Eversource workers demonstrate power restoration steps in October 2020 in Berlin, Conn.  The company's standard-offer customers will see overall price increases of about 40 percent starting Jan. 1, 2023.

Brian A. Pounds/Hearst Connecticut Media

If there’s any good news about the electricity rate shock that starts next week, it’s that the jolt might not be quite as bad as the headlines would appear. 

Scant comfort, I know.  As of Jan. 1, most of us will have to pay a lot more for at least the next six months to keep the lights on, the milk cold and our dawn-to-dusk electronics humming.

Exactly how much more? We designed a calculator so you can type in either your monthly kilowatt hour draw or your monthly payments, to see your monthly payment and the amount of the increase, starting when you shout “Happy New Year” (or maybe “Go Ohio State!”).

By now you’ve learned that generation rates for customers of both Connecticut utilities, Eversource and United Illuminating, will double starting Jan. 1.  You might have heard that the average customer will have to pay an extra $85 per month for Eversource power or $76 per month for UI.

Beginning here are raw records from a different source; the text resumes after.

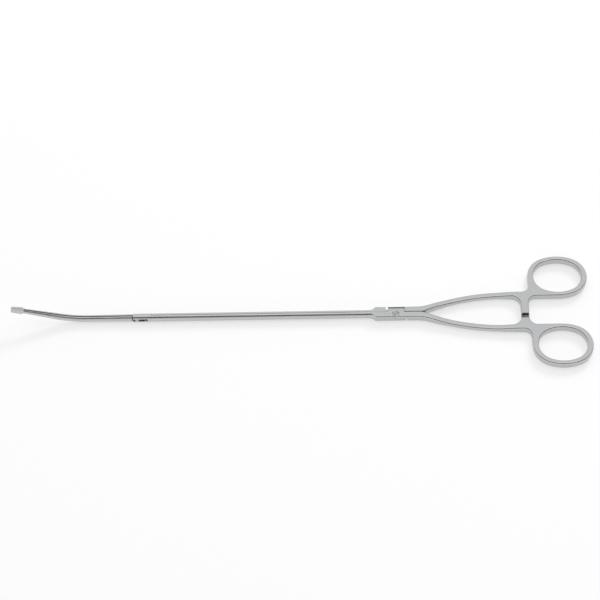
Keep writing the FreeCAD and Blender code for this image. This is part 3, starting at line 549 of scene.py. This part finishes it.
@dataclass
class SubAssembly:
    """Group of nodes of the frame that are dressed alike, and the body that carries each node."""

    title: str
    nodes: tuple[str, ...]
    body_of: dict[str, str]

    def skin(self, node: str, finish: bpy.types.Material, slot: str) -> bpy.types.Object:
        """Puts a joined, finely shaded skin in place of a node.

        Args:
            node: Name of the node in the frame.
            finish: Material of the skin.
            slot: The record's material slot.

        Returns:
            The new piece.
        """
        piece = self.settle(welded(frame["nodes"][node], f"{node}_skin"), node, finish, slot)
        even = piece.modifiers.new("even_faces", "WEIGHTED_NORMAL")
        even.keep_sharp = True
        even.weight = FACE_WEIGHT
        return piece

    def settle(
        self, mesh: bpy.types.Mesh, node: str, finish: bpy.types.Material, slot: str
    ) -> bpy.types.Object:
        """Dresses a finished mesh and lets it stand for its node.

        Args:
            mesh: The mesh, named as its piece.
            node: Node that it replaces.
            finish: Material of the piece.
            slot: Not used.

        Returns:
            The new piece.
        """
        piece = bpy.data.objects.new(mesh.name, mesh)
        bpy.context.scene.collection.objects.link(piece)
        mesh.materials.append(finish)
        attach(piece, self.body_of[node])
        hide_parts(node)
        LOG.info("%s: %s, %d faces", self.title, piece.name, len(mesh.polygons))
        return piece

    @staticmethod
    def upright(node: str) -> tuple[float, float]:
        """Place of the upright line through the middle of a node."""
        low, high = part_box(node)
        return ((low[0] + high[0]) / 2, (low[1] + high[1]) / 2)


@dataclass
class SatinPieces(SubAssembly):
    """Pieces that share one satin finish."""

    finish: SatinSteel = SatinSteel()
    slot: str = "satin_steel"

    def build(self) -> None:
        """Skins each piece in the finish."""
        material = self.finish.build()
        for node in self.nodes:
            self.skin(node, material, self.slot)


@dataclass
class Handles(SatinPieces):
    """Two bowed arms with finger rings, ratchet bars and the halves of the box joint.

    Tumbling before the polish leaves the forgings' edges rounder than those of the drawn rods.
    """

    finish: SatinSteel = SatinSteel(
        name="satin_steel_forging", roughness=0.27, edge_roughness=0.22, edge_round_mm=0.5
    )


@dataclass
class Shaft(SatinPieces):
    """Split shaft: two half rods, drawn and brushed along their length."""

    finish: SatinSteel = SatinSteel(name="satin_steel_drawn", lay=Lay.LENGTHWISE, roughness=0.29)


@dataclass
class Jaws(SatinPieces):
    """Two long curved jaws with serrated heads, brushed along their length in short strokes."""

    finish: SatinSteel = SatinSteel(
        name="satin_steel_jaw", lay=Lay.LENGTHWISE, roughness=0.3, line_length_mm=6.0
    )


@dataclass
class FlushPins(SatinPieces):
    """Rivets and the jaw pin, ground flush, with the satin finish of the faces round them."""

    finish: SatinSteel = SatinSteel(name="satin_steel_flush")
    slot: str = "turned_steel"


@dataclass
class Screws(SubAssembly):
    """Slotted pivot screw and the hidden guide studs, turned from bar."""

    def build(self) -> None:
        """Skins each piece, with turning marks round the upright line through its middle."""
        for node in self.nodes:
            finish = TurnedSteel(f"turned_steel_{node}", self.upright(node)).build()
            self.skin(node, finish, "turned_steel")


@dataclass
class TurnedPins(SubAssembly):
    """Link pin and the jaws' driving pin, upright and round, with softly crowned ends."""

    crown_mm: float = 0.05
    round_mm: float = 0.14
    crown_points: int = 7
    round_points: int = 5

    def profile(self, radius: float, low: float, high: float) -> tuple[np.ndarray, np.ndarray]:
        """Outline of half a pin: a shallow crown, a quarter round, the wall and the same again.

        Formula: the crown rises as 1 - (r / flat radius) squared, and the round follows a circle.

        Args:
            radius: Radius of the pin.
            low: Height of its bottom end.
            high: Height of its top end.

        Returns:
            Radii and heights, from the bottom to the top.
        """
        edge = self.round_mm * MM
        crown = self.crown_mm * MM
        flat = radius - edge
        out = np.linspace(0, flat, self.crown_points)
        swell = crown * (1 - (out / flat) ** 2)
        turn = np.linspace(0, math.pi / 2, self.round_points + 1)[1:]
        half_radii = np.concatenate([out, flat + edge * np.sin(turn)])
        depths = np.concatenate([crown - swell, crown + edge * (1 - np.cos(turn))])
        return (
            np.concatenate([half_radii, half_radii[::-1]]),
            np.concatenate([low + depths, high - depths[::-1]]),
        )

    def build(self) -> None:
        """Turns each pin to the size and place of its node."""
        for node in self.nodes:
            low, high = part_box(node)
            axis = self.upright(node)
            radii, heights = self.profile((high[0] - low[0]) / 2, low[2], high[2])
            finish = TurnedSteel(f"turned_steel_{node}", axis).build()
            mesh = lathe(f"{node}_turned", radii, heights, axis)
            self.settle(mesh, node, finish, "turned_steel")


@dataclass(frozen=True)
class SoftLamp:
    """Rectangular soft box: where it stands, what it faces and how bright its face is."""

    name: str
    place: tuple[float, float, float]
    aim: tuple[float, float, float]
    width: float
    height: float
    level: float
    colour: str = WHITE

    def build(self) -> None:
        """Adds the lamp. Its power gives the asked level on its face: pi times area times level."""
        data = bpy.data.lights.new(self.name, "AREA")
        data.shape = "RECTANGLE"
        data.size = self.width
        data.size_y = self.height
        data.energy = self.level * math.pi * self.width * self.height
        data.color = linear(self.colour)[:3]
        lamp = bpy.data.objects.new(self.name, data)
        lamp.visible_glossy = False
        lamp.location = self.place
        heading = Vector(self.place) - Vector(self.aim)
        lamp.rotation_euler = heading.to_track_quat("Z", "Y").to_euler()
        bpy.context.scene.collection.objects.link(lamp)


@dataclass
class Studio:
    """White table under a light tent, one soft lamp and the camera.

    The tent is even and pale, with a brighter roof. Its front is open to a dim room, which is what
    draws the dark lines along the rounded edges that face the camera. Slants and edges of the tent
    are the numbers that past_edge takes.
    """

    table_size: float = 30.0
    board_colour: str = "B3B3B3"
    board_lift: float = 0.61
    tent_level: float = 0.88
    roof_level: float = 1.15
    room_level: float = 0.03
    cloth_slant: float = 1.4
    cloth_edge: tuple[float, float] = (0.3, 0.76)
    apron_slant: float = 0.6
    apron_edge: tuple[float, float] = (-0.05, 0.2)
    roof_edge: tuple[float, float] = (0.87, 0.97)
    lamp: SoftLamp = SoftLamp(
        "softbox", place=(0.85, 1.5, 1.05), aim=(0.0, 0.0, 0.0), width=0.5, height=0.5, level=19.0
    )
    azimuth: float = 1.8066
    elevation: float = 57.2628
    roll: float = -2.4175
    distance: float = 1.16526
    target: tuple[float, float, float] = (-0.000555, 0.011173, 0.0025)
    view_angle: float = 18.2722
    far_limit: float = 50.0

    def table(self) -> None:
        """Lays a white table under the instrument that keeps its shadow.

        A matt board; some whiteness is added only where the camera, a mirror or glass sees it.
        """
        half = self.table_size / 2
        edge = np.array([-half, half])
        x, y = np.meshgrid(edge, edge)
        points = np.stack([x.ravel(), y.ravel(), np.zeros(4)], axis=1)
        mesh = mesh_from_arrays("table_top", points, np.array([[0, 1, 3, 2]]))
        floor = bpy.data.objects.new("table_top", mesh)
        bpy.context.scene.collection.objects.link(floor)
        material = blank_material("white_table")
        tree = material.node_tree
        path = add_node(tree, "ShaderNodeLightPath")
        seen = path.outputs["Is Camera Ray"]
        for ray in ("Is Glossy Ray", "Is Transmission Ray"):
            either = add_node(
                tree, "ShaderNodeMath", {"operation": "MAXIMUM"}, i0=seen, i1=path.outputs[ray]
            )
            seen = either.outputs["Value"]
        lift = add_node(
            tree, "ShaderNodeMath", {"operation": "MULTIPLY"}, i0=seen, i1=self.board_lift
        )
        board = add_node(tree, "ShaderNodeBsdfDiffuse", Color=linear(self.board_colour))
        glow = add_node(
            tree, "ShaderNodeEmission", Color=linear(WHITE), Strength=lift.outputs["Value"]
        )
        both = add_node(
            tree, "ShaderNodeAddShader", i0=board.outputs["BSDF"], i1=glow.outputs["Emission"]
        )
        add_node(tree, "ShaderNodeOutputMaterial", Surface=both.outputs["Shader"])
        mesh.materials.append(material)
        floor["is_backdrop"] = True

    @staticmethod
    def past_edge(
        tree: bpy.types.NodeTree,
        way: bpy.types.NodeSocket,
        slant: float,
        edge: tuple[float, float],
    ) -> bpy.types.NodeSocket:
        """How far a direction lies above a slanting edge of the tent.

        Formula: the direction's height plus the slant times its reach to the back, eased from 0 at
        the edge's lower number to 1 at its higher one.

        Args:
            tree: Node tree of the world.
            way: Direction that is looked in, a unit vector.
            slant: How much the edge sinks towards the back.
            edge: Numbers between which it eases.

        Returns:
            Socket from 0 to 1.
        """
        height = add_node(
            tree,
            "ShaderNodeVectorMath",
            {"operation": "DOT_PRODUCT"},
            i0=way,
            i1=(0.0, slant, 1.0),
        )
        eased = add_node(
            tree,
            "ShaderNodeMapRange",
            {"interpolation_type": "SMOOTHSTEP"},
            Value=height.outputs["Value"],
            From_Min=edge[0],
            From_Max=edge[1],
        )
        return eased.outputs["Result"]

    def tent(self) -> None:
        """Surrounds the table with pale cloth, open in front to a dim room.

        The cloth slants from low at the back to high over the front, with the roof straight
        overhead, and a pale apron lies low before the table. The room shows above the apron and
        below the cloth, in front and at both sides.
        """
        world = bpy.data.worlds.new("light_tent")
        world.use_nodes = True
        tree = world.node_tree
        tree.nodes.clear()
        way = add_node(tree, "ShaderNodeTexCoord").outputs["Generated"]
        front_level = add_node(
            tree,
            "ShaderNodeMapRange",
            Value=self.past_edge(tree, way, self.apron_slant, self.apron_edge),
            To_Min=self.tent_level,
            To_Max=self.room_level,
        )
        cloth_level = add_node(
            tree,
            "ShaderNodeMapRange",
            Value=self.past_edge(tree, way, 0.0, self.roof_edge),
            To_Min=self.tent_level,
            To_Max=self.roof_level,
        )
        level = add_node(
            tree,
            "ShaderNodeMix",
            {"data_type": "FLOAT"},
            i0=self.past_edge(tree, way, self.cloth_slant, self.cloth_edge),
            i2=front_level.outputs["Result"],
            i3=cloth_level.outputs["Result"],
        )
        light = add_node(
            tree, "ShaderNodeBackground", Color=linear(WHITE), Strength=level.outputs["Result"]
        )
        add_node(tree, "ShaderNodeOutputWorld", Surface=light.outputs["Background"])
        bpy.context.scene.world = world

    def camera(self) -> None:
        """Stands the camera where the photograph was taken from.

        Formula: the camera lies at the target plus distance times the unit vector at the azimuth
        and the elevation, looks back at the target, and is rolled about its own line of sight.
        """
        around = math.radians(self.azimuth)
        up = math.radians(self.elevation)
        roll = math.radians(self.roll)
        ahead = Vector((math.sin(around), -math.cos(around), 0.0))
        back = ahead * math.cos(up) + Vector((0.0, 0.0, math.sin(up)))
        level = Vector((math.cos(around), math.sin(around), 0.0))
        upright = back.cross(level)
        right = level * math.cos(roll) + upright * math.sin(roll)
        top = upright * math.cos(roll) - level * math.sin(roll)
        turn = Matrix((right, top, back)).transposed().to_4x4()
        data = bpy.data.cameras.new("camera")
        data.angle = math.radians(self.view_angle)
        data.clip_end = self.far_limit
        camera = bpy.data.objects.new("camera", data)
        camera.matrix_world = Matrix.Translation(Vector(self.target) + back * self.distance) @ turn
        scene = bpy.context.scene
        scene.collection.objects.link(camera)
        scene.camera = camera
        scene.view_settings.view_transform = "Standard"

    def build(self) -> None:
        """Sets up the table, the light and the camera."""
        self.table()
        self.tent()
        self.lamp.build()
        self.camera()
        LOG.info("studio: table, tent, lamp and camera")


def corners() -> list[list[float]]:
    """Lowest and highest corner of the shown object, as plain lists."""
    return [[float(v) for v in corner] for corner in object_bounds()]


def main() -> None:
    """Builds every sub-assembly and the studio."""
    logging.basicConfig(level=logging.INFO, format="%(message)s")
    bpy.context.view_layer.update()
    bodies = frame["record"]["behaviour"]["bodies"]
    body_of = {node: body for body, nodes in bodies.items() for node in nodes}
    studs = ("guide_stud_front", "guide_stud_middle", "guide_stud_rear")
    rivets = ("rod_rivet_front", "rod_rivet_rear")
    Handles("handles", ("far_handle", "near_handle"), body_of).build()
    Shaft("shaft", ("near_rod", "far_rod"), body_of).build()
    Jaws("jaws", ("far_jaw", "near_jaw"), body_of).build()
    Screws("screws", ("pivot_screw", *studs), body_of).build()
    TurnedPins("pins", ("link_pin", "jaw_drive_pin"), body_of).build()
    FlushPins("flush pins", ("jaw_pivot_pin", *rivets), body_of).build()
    Studio().build()


if __name__ == "__main__":
    main()
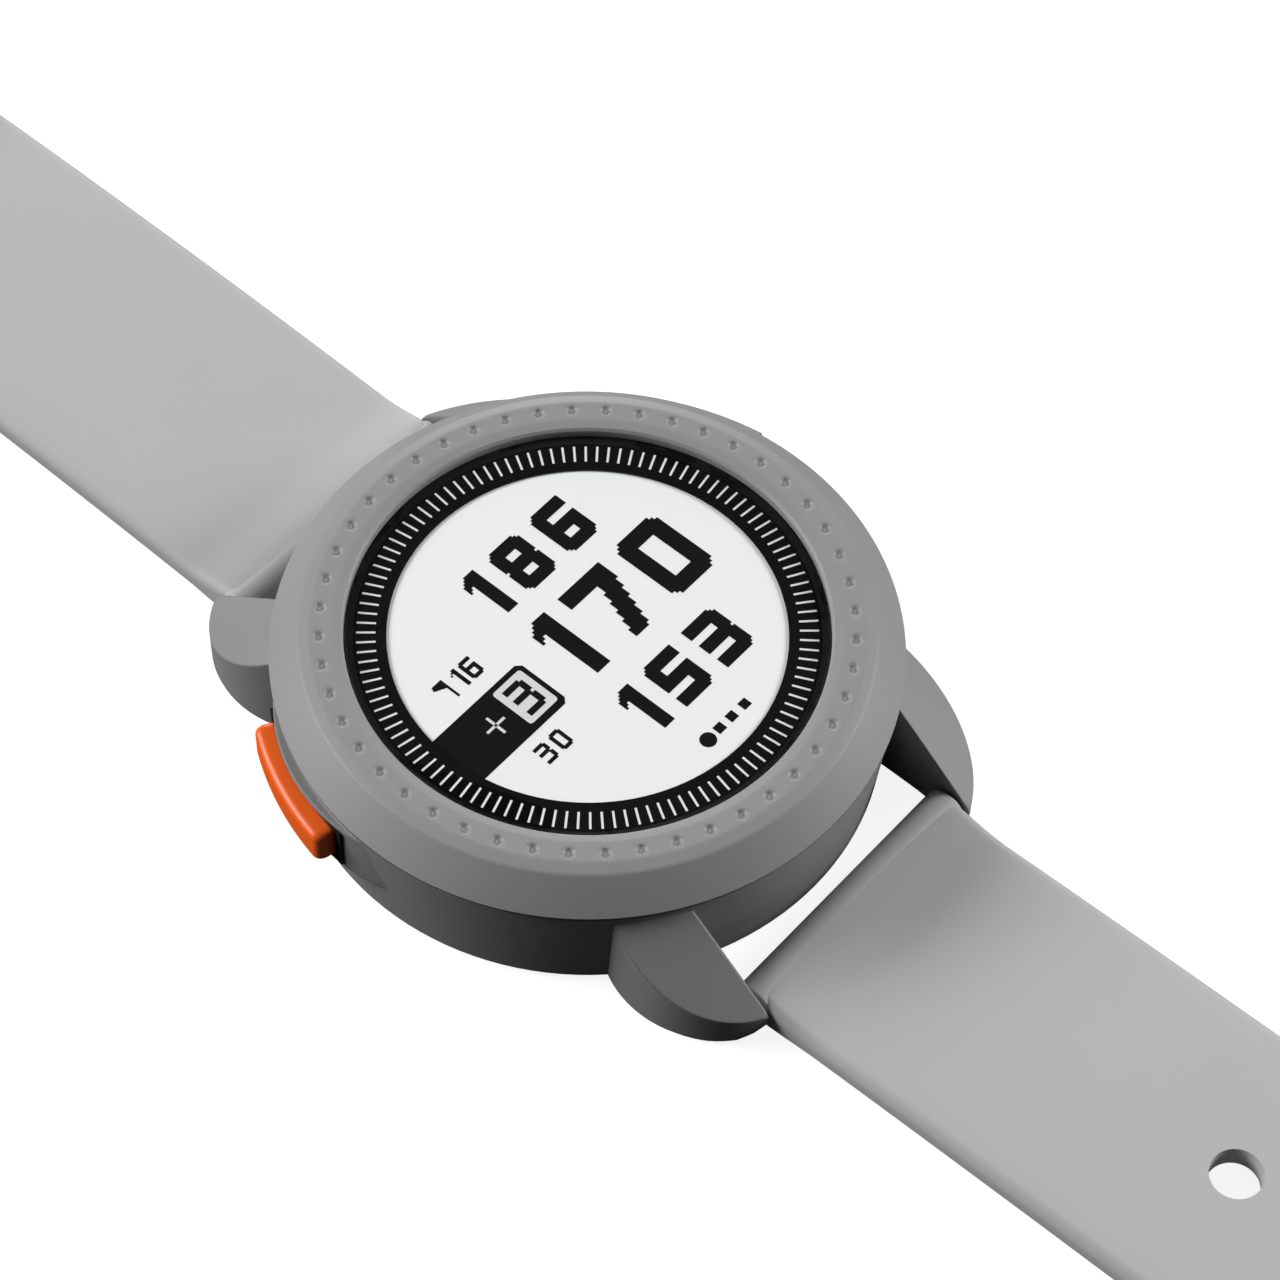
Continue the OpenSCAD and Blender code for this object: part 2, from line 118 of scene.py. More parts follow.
BEZEL = material("bezel_grey", grey(143), rough=0.52, grain=0.012, grain_size=0.11, vary=0.02, spec=0.45)
CASE = material("case_grey", grey(136), rough=0.5, grain=0.012, grain_size=0.11, vary=0.02, spec=0.45,
                edge=0.25 * MM)
STRAP = material("strap_silicone", grey(177), rough=0.58, grain=0.006, grain_size=0.2, vary=0.015, spec=0.35,
                 sheen=0.1)
LOOP = material("loop_silicone", grey(174), rough=0.58, grain=0.006, grain_size=0.2, vary=0.015, spec=0.35,
                edge=0.4 * MM)
DARK = material("dark_plastic", grey(48), rough=0.5, grain=0.01, grain_size=0.1, spec=0.4, edge=0.1 * MM)
# black rubber for the gaskets and seals; also used as painted shade in the groove at the bezel's foot
RUBBER_AND_SHADE = material("black_rubber", grey(14), rough=0.6, grain=0.008, grain_size=0.12, spec=0.3)
PRINT = material("ring_print", grey(13), rough=0.35, vary=0.05, spec=0.3)
STEEL = material("steel", [0.62, 0.62, 0.63], rough=0.25, grain=0.002, grain_size=0.08, metal=1.0,
                 edge=0.1 * MM)
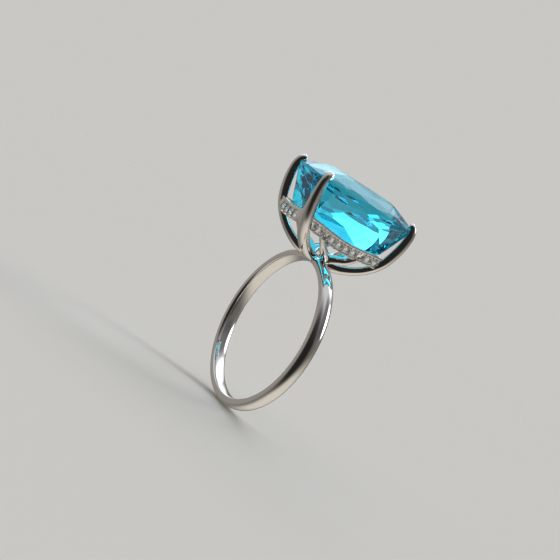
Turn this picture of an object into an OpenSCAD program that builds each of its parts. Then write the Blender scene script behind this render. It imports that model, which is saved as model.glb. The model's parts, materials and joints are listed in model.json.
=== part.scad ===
// Cocktail ring: a plain shank, a head of four claws with a stone-set gallery rail held on two forked
// brackets, and a long cushion-cut centre stone. Millimetres. The origin is the centre of the finger
// bore, +Y runs along the finger and +Z points to the head.

/* [Shank] */
// Diameter of the finger bore
bore_d = 17.3; // [16:0.1:19]
// Thickness of the shank, from the bore to the outside
shank_t = 1.15; // [1.05:0.05:1.4]
// Width of the shank along the finger
shank_w = 1.7; // [1.5:0.05:1.9]
// Rounding of the shank's inner edges
shank_in_round = 0.25; // [0.1:0.05:0.4]
// Rounding of the shank's outer edges
shank_out_round = 0.6; // [0.3:0.05:0.6]

/* [Centre stone] */
// Length of the centre stone
stone_l = 14; // [13:0.1:15]
// Width of the centre stone
stone_w = 9.5; // [9:0.1:10]
// Squareness of its outline: 2 is an ellipse, a larger value is squarer
stone_square = 3.6; // [3:0.1:4.5]
// Height of the girdle above the bore's surface
girdle_up = 8.75; // [8.3:0.05:9.2]
// Height of the crown above the girdle plane
crown_h = 1.55; // [1.45:0.05:1.8]
// Gathering of the facets towards the middles of the sides: 1 is even
facet_spread = 1.35; // [1:0.05:1.6]

/* [Claws] */
// Direction of a claw in plan, measured from the X axis
claw_az = 60.6; // [58:0.2:63]
// Width of a claw up to the rail
claw_w = 1.45; // [1.2:0.05:1.6]
// Width of a claw at its tip
claw_tip_w = 0.9; // [0.75:0.05:1.1]

/* [Gallery rail] */
// Outer half-width of the rail at the ends of its long sides
rail_x = 3.6; // [3.4:0.05:3.8]
// Outer half-length of the rail
rail_y = 6.2; // [6:0.05:6.4]
// Outward bulge of each side at its middle
rail_bulge = 0.15; // [0:0.05:0.3]
// Height of the rail's top edge below the girdle plane, beside the claws
rail_drop = 4.05; // [3.9:0.05:4.3]
// Dip of the top edge at the middle of a long side
rail_dip = 0.45; // [0:0.05:0.6]
// Height of the rail
rail_h = 1.45; // [1.35:0.05:1.6]
// Thickness of the rail
rail_t = 0.8; // [0.7:0.05:0.9]

/* [Small stones] */
// Diameter of a small stone
melee_d = 0.96; // [0.8:0.02:1]
// Distance between neighbouring small stones
melee_pitch = 1.03; // [1.02:0.01:1.06]

/* [Brackets] */
// Thickness of a bracket's arms at their root
arm_root_t = 1.05; // [0.9:0.05:1.2]
// Thickness of a bracket's arms at the rail
arm_top_t = 0.7; // [0.6:0.05:0.9]
// Distance from the middle of the rail's side to where an arm meets it
arm_reach = 2.8; // [2.4:0.1:3.2]

/* [Hidden] */
SIDE_STONES = 10; // on each long side of the rail
END_STONES = 4; // on each short end of the rail

METAL = [0.80, 0.80, 0.79];
AQUA = [0.15, 0.68, 0.88];
CLEAR = [0.86, 0.86, 0.88];
BIG = 40; // side of a block larger than any piece
TINY = 0.01; // thickness of a thin slice

bore_r = bore_d / 2;
shank_r = bore_r + shank_t;
girdle_z = bore_r + girdle_up;
half_w = stone_w / 2;
half_l = stone_l / 2;
rail_top_z = girdle_z - rail_drop;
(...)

It’s bad, but it’s not quite that bad.  The median household for electricity use – the point where half are higher and half are lower – will pay an extra $55.50 each month for Eversource service, which amounts to a 41 percent hike. UI customers at the midpoint will face an extra charge of $44.50 a month, or 36 percent.

And if this helps, based on what we’re seeing in neighboring states and in global energy markets, the new prices for juice were more or less unavoidable. 

Whatever extra you pay, it’s the result of energy prices skyrocketing in 2021 especially for natural gas in New England, the main fuel for electric generation plants. And it’s also the result of a issue known as congestion charges that worked against us.  It’s not related to higher costs and expenses at the utility companies such as executive pay, because those sorts of things are not part of generation rates.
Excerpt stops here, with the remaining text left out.